The Brightside Lane steel and engineering group had originally applied for funding for three projects.

It had planned to refurbish a small forging press, boost machining capabilities for oil industry components, and install a hi-tech refining furnace for steel used to make rolling mill rolls.

Prospects for winning the funding were good, with both Deputy Prime Minister Nick Clegg and Business Secretary Vince Cable backing the application.

However, the firm says a slower than anticipated recovery, combined with rapid changes in the global markets targeted by the RFG investments, have persuaded it to rethink its strategy.

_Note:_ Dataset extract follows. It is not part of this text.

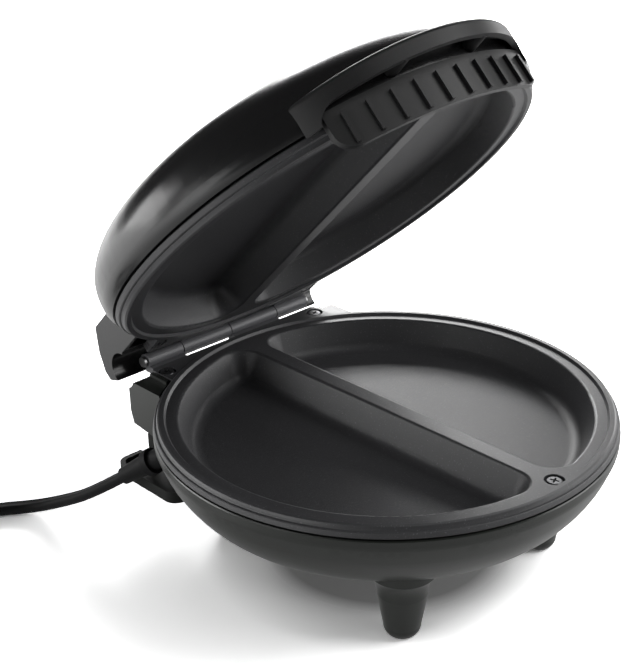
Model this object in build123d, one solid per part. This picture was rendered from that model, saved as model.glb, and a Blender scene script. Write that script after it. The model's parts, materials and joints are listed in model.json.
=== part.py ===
"""Electric omelette maker: a round clam-shell cooker with two half-moon pockets in each plate.

Millimetres. +X is to the user's right, the user stands at -Y, +Z is up, the feet stand on z = 0.
Everything is modelled with the plates' centre at x = y = 0 and the lid closed. The lid's pieces are
then turned open about the hinge, and the whole is moved so that the origin is under the middle of
its outline, without the mains lead.
"""
from build123d import *
from math import cos, hypot, pi, radians, sin, tan
import os

# ---------------------------------------------------------------- driving dimensions
# the two identical plate castings
PLATE_R = 103.0            # foot of the skirt, at the black gap above the bowl
CREST_INSET = 2.2          # from the skirt's foot in to the raised rim
CREST_W = 3.6              # width of the raised rim
CREST_H = 1.2              # its height over the land
CREST_Z = 72.2             # top of the raised rim of the lower plate
SKIRT_H = 5.0              # from the crest down to the gap
LAND_T = 3.2               # thickness of the flat land
POCKET_RIM = 8.8           # land and raised rim outside a pocket's lip
POCKET_DEPTH = 14.0
POCKET_DRAFT = 25.0        # degrees from vertical
POCKET_CORNER = 11.0       # corners of a pocket, seen from above
POCKET_FLOOR_R = 6.0       # round between a pocket's wall and its floor
LIP_R = 1.3                # round of a pocket's lip
DIVIDER_W = 9.0            # between the two lips
CASTING_T = 2.2            # wall of the pockets
FLANGE_HALF = 52.0         # the flange that carries the hinge, half its width
FLANGE_T = 4.0
REAR_SCREW_IN = (4.5, 12.5)    # from the flange's side, and from the hinge axis
FRONT_SCREW_IN = 7.3       # from the raised rim's outer edge

# hinge
HINGE_OUT = 6.0            # hinge axis behind the plates
PARTING = 0.6              # hinge axis over the crest: half the gap between the closed plates
KNUCKLE_R = 3.5
KNUCKLE_PITCH = 30.0       # the inner knuckles' length, gap included
HINGE_INSET = 1.0          # knuckles' ends inside the flange's sides
KNUCKLE_GAP = 0.5
PIN_R = 1.5
PIN_CLEARANCE = 0.05
WELL_R = 8.3               # room round the hinge axis in both housings
OPEN_REST = 44.8           # the lid stands open this far from closed, degrees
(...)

“We became unsure that these were the right projects to spend serious money on,” said Forgemasters director Peter Birtles.

“It got to the point where we had to decide whether to take the money and get on with it, or release it so it could be used by another company.

“It would have been awful to have the funds allocated to us and unused.”

Forgemasters has shifted the emphasis of its investment to the technology and research and development parts of its business and says it will use funds from other Government sources, such as the Technology Strategy Board and its own profits.

“Using those two sources us keeping us very busy on some very useful R&D projects,” says Mr Birtles.

Forgemasters says it hasn’t ruled out seeking funding from further RGF rounds for the three projects it has temporarily shelved, if market conditions stabilise and start to improve.

Noises from the Government suggest that any further application is likely to be sympathetically received.